EXERCISE AIM: Copy each line of the data below with the word "bodies".

>>>>

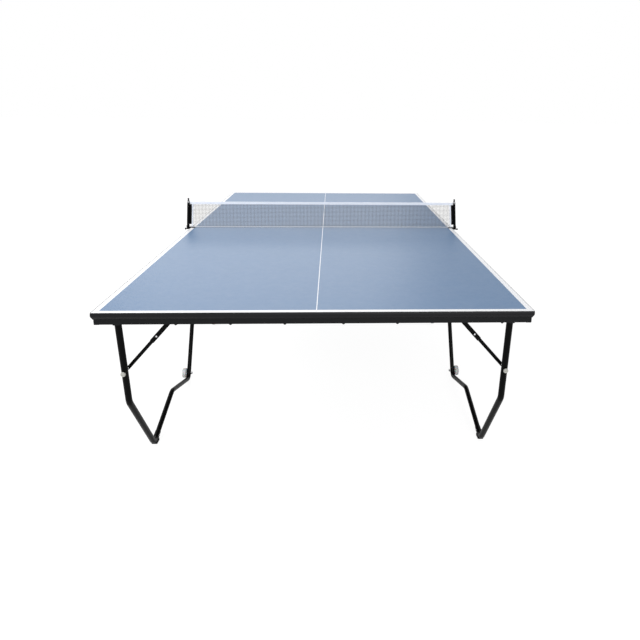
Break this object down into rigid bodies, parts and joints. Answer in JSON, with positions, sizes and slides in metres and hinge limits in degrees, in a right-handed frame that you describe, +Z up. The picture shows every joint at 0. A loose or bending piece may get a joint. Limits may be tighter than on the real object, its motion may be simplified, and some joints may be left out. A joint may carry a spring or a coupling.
{
  "type": "ping pong table",
  "caption": "Table-tennis table in two halves with a clamped net, on black folding tube leg frames with knee braces and wheels.",
  "frame": {"origin": "on the floor, under the middle of the net", "axes": "+Z up, +Y along the table from the near half to the far half, +X to the right along the net"},
  "size_m": [1.5976, 2.7476, 0.9325],
  "materials": {
    "board_paint": "satin blue lacquer on a wood-fibre board",
    "edge_band": "satin black moulded edge",
    "frame_steel": "satin black powder coat",
    "tube_steel": "satin black powder coat",
    "post_steel": "satin black powder coat",
    "foot_rubber": "matte",
    "wheel_plastic": "milky grey",
    "bright_steel": "zinc plated",
    "knob_plastic": "pale grey",
    "net_mesh": "fine knotted mesh",
    "white_tape": "woven white tape"
  },
  "bodies": {
    "near_half": {"board_near": "board_paint", "edge_band_near": "edge_band", "end_rail_near": "frame_steel", "net_rail_near": "frame_steel", "side_rail_near_left": "frame_steel", "side_rail_near_right": "frame_steel", "hinge_bracket_outer_near_left": "frame_steel", "hinge_bracket_outer_near_right": "frame_steel", "hinge_bracket_inner_near_left": "frame_steel", "hinge_bracket_inner_near_right": "frame_steel", "net_post_left": "post_steel", "net_post_right": "post_steel", "net": "net_mesh", "net_top_tape": "white_tape"},
    "far_half": {"board_far": "board_paint", "edge_band_far": "edge_band", "end_rail_far": "frame_steel", "net_rail_far": "frame_steel", "side_rail_far_left": "frame_steel", "side_rail_far_right": "frame_steel", "hinge_bracket_outer_far_left": "frame_steel", "hinge_bracket_outer_far_right": "frame_steel", "hinge_bracket_inner_far_left": "frame_steel", "hinge_bracket_inner_far_right": "frame_steel"},
    "leg_near_left": {"leg_tube_outer_near_left": "tube_steel", "leg_tube_inner_near_left": "tube_steel", "foot_pad_near_left": "foot_rubber", "wheel_axle_near_left": "bright_steel", "brace_knob_near_left": "knob_plastic"},
    "roller_near_left": {"wheel_near_left": "wheel_plastic"},
    "upper_link_near_left": {"brace_upper_near_left": "tube_steel"},
    "lower_link_near_left": {"brace_lower_near_left": "tube_steel"},
    "leg_near_right": {"leg_tube_outer_near_right": "tube_steel", "leg_tube_inner_near_right": "tube_steel", "foot_pad_near_right": "foot_rubber", "wheel_axle_near_right": "bright_steel", "brace_knob_near_right": "knob_plastic"},
    "roller_near_right": {"wheel_near_right": "wheel_plastic"},
    "upper_link_near_right": {"brace_upper_near_right": "tube_steel"},
    "lower_link_near_right": {"brace_lower_near_right": "tube_steel"},
    "leg_far_left": {"leg_tube_outer_far_left": "tube_steel", "leg_tube_inner_far_left": "tube_steel", "foot_pad_far_left": "foot_rubber", "wheel_axle_far_left": "bright_steel", "brace_knob_far_left": "knob_plastic"},
    "roller_far_left": {"wheel_far_left": "wheel_plastic"},
    "upper_link_far_left": {"brace_upper_far_left": "tube_steel"},
    "lower_link_far_left": {"brace_lower_far_left": "tube_steel"},
    "leg_far_right": {"leg_tube_outer_far_right": "tube_steel", "leg_tube_inner_far_right": "tube_steel", "foot_pad_far_right": "foot_rubber", "wheel_axle_far_right": "bright_steel", "brace_knob_far_right": "knob_plastic"},
    "roller_far_right": {"wheel_far_right": "wheel_plastic"},
    "upper_link_far_right": {"brace_upper_far_right": "tube_steel"},
    "lower_link_far_right": {"brace_lower_far_right": "tube_steel"},
    "screw_left": {"clamp_screw_left": "bright_steel"},
    "latch_left": {"centre_latch_left": "bright_steel"},
    "screw_right": {"clamp_screw_right": "bright_steel"},
    "latch_right": {"centre_latch_right": "bright_steel"}
  },
  "joints": [
    {"name": "halves_part", "type": "slide", "parent": "near_half", "child": "far_half", "axis": [0, 1, 0], "range_m": [0, 0.3]},
    {"name": "leg_fold_near_left", "type": "hinge", "parent": "near_half", "child": "leg_near_left", "pos_m": [-0.7045, -1.2968, 0.7], "axis": [0, -1, 0], "range_deg": [0, 91.5]},
    {"name": "wheel_spin_near_left", "type": "hinge", "parent": "leg_near_left", "child": "roller_near_left", "pos_m": [-0.74612, -0.37627, 0.031], "axis": [1, 0, 0], "continuous": true},
    {"name": "brace_top_turn_near_left", "type": "hinge", "parent": "near_half", "child": "upper_link_near_left", "pos_m": [-0.523, -1.22501, 0.695], "axis": [0, -1, 0], "range_deg": [0, 2.89]},
    {"name": "brace_knee_near_left", "type": "hinge", "parent": "upper_link_near_left", "child": "lower_link_near_left", "pos_m": [-0.60812, -1.22501, 0.5998], "axis": [0, -1, 0], "range_deg": [0, 171.32]},
    {"name": "leg_fold_near_right", "type": "hinge", "parent": "near_half", "child": "leg_near_right", "pos_m": [0.7045, -1.2968, 0.7], "axis": [0, 1, 0], "range_deg": [0, 91.5]},
    {"name": "wheel_spin_near_right", "type": "hinge", "parent": "leg_near_right", "child": "roller_near_right", "pos_m": [0.74612, -0.37627, 0.031], "axis": [1, 0, 0], "continuous": true},
    {"name": "brace_top_turn_near_right", "type": "hinge", "parent": "near_half", "child": "upper_link_near_right", "pos_m": [0.523, -1.22501, 0.695], "axis": [0, 1, 0], "range_deg": [0, 2.89]},
    {"name": "brace_knee_near_right", "type": "hinge", "parent": "upper_link_near_right", "child": "lower_link_near_right", "pos_m": [0.60812, -1.22501, 0.5998], "axis": [0, 1, 0], "range_deg": [0, 171.32]},
    {"name": "leg_fold_far_left", "type": "hinge", "parent": "far_half", "child": "leg_far_left", "pos_m": [-0.7045, 1.2968, 0.7], "axis": [0, -1, 0], "range_deg": [0, 91.5]},
    {"name": "wheel_spin_far_left", "type": "hinge", "parent": "leg_far_left", "child": "roller_far_left", "pos_m": [-0.74612, 0.37627, 0.031], "axis": [1, 0, 0], "continuous": true},
    {"name": "brace_top_turn_far_left", "type": "hinge", "parent": "far_half", "child": "upper_link_far_left", "pos_m": [-0.523, 1.22501, 0.695], "axis": [0, -1, 0], "range_deg": [0, 2.89]},
    {"name": "brace_knee_far_left", "type": "hinge", "parent": "upper_link_far_left", "child": "lower_link_far_left", "pos_m": [-0.60812, 1.22501, 0.5998], "axis": [0, -1, 0], "range_deg": [0, 171.32]},
    {"name": "leg_fold_far_right", "type": "hinge", "parent": "far_half", "child": "leg_far_right", "pos_m": [0.7045, 1.2968, 0.7], "axis": [0, 1, 0], "range_deg": [0, 91.5]},
    {"name": "wheel_spin_far_right", "type": "hinge", "parent": "leg_far_right", "child": "roller_far_right", "pos_m": [0.74612, 0.37627, 0.031], "axis": [1, 0, 0], "continuous": true},
    {"name": "brace_top_turn_far_right", "type": "hinge", "parent": "far_half", "child": "upper_link_far_right", "pos_m": [0.523, 1.22501, 0.695], "axis": [0, 1, 0], "range_deg": [0, 2.89]},
    {"name": "brace_knee_far_right", "type": "hinge", "parent": "upper_link_far_right", "child": "lower_link_far_right", "pos_m": [0.60812, 1.22501, 0.5998], "axis": [0, 1, 0], "range_deg": [0, 171.32]},
    {"name": "clamp_screw_travel_left", "type": "slide", "parent": "near_half", "child": "screw_left", "axis": [0, 0, -1], "range_m": [0, 0.008]},
    {"name": "latch_slide_left", "type": "slide", "parent": "near_half", "child": "latch_left", "axis": [0, -1, 0], "range_m": [0, 0.022]},
    {"name": "clamp_screw_travel_right", "type": "slide", "parent": "near_half", "child": "screw_right", "axis": [0, 0, -1], "range_m": [0, 0.008]},
    {"name": "latch_slide_right", "type": "slide", "parent": "near_half", "child": "latch_right", "axis": [0, -1, 0], "range_m": [0, 0.022]}
  ],
  "couplings": [
    {"joint": "brace_top_turn_near_left", "follows": "leg_fold_near_left", "ratio": 0.03108},
    {"joint": "brace_knee_near_left", "follows": "leg_fold_near_left", "ratio": 1.8718},
    {"joint": "brace_top_turn_near_right", "follows": "leg_fold_near_right", "ratio": 0.03108},
    {"joint": "brace_knee_near_right", "follows": "leg_fold_near_right", "ratio": 1.8718},
    {"joint": "brace_top_turn_far_left", "follows": "leg_fold_far_left", "ratio": 0.03108},
    {"joint": "brace_knee_far_left", "follows": "leg_fold_far_left", "ratio": 1.8718},
    {"joint": "brace_top_turn_far_right", "follows": "leg_fold_far_right", "ratio": 0.03108},
    {"joint": "brace_knee_far_right", "follows": "leg_fold_far_right", "ratio": 1.8718}
  ]
}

<<<<

EXPECTED OUTPUT:
Break this object down into rigid bodies, parts and joints. Answer in JSON, with positions, sizes and slides in metres and hinge limits in degrees, in a right-handed frame that you describe, +Z up. The picture shows every joint at 0. A loose or bending piece may get a joint. Limits may be tighter than on the real object, its motion may be simplified, and some joints may be left out. A joint may carry a spring or a coupling.
  "bodies": {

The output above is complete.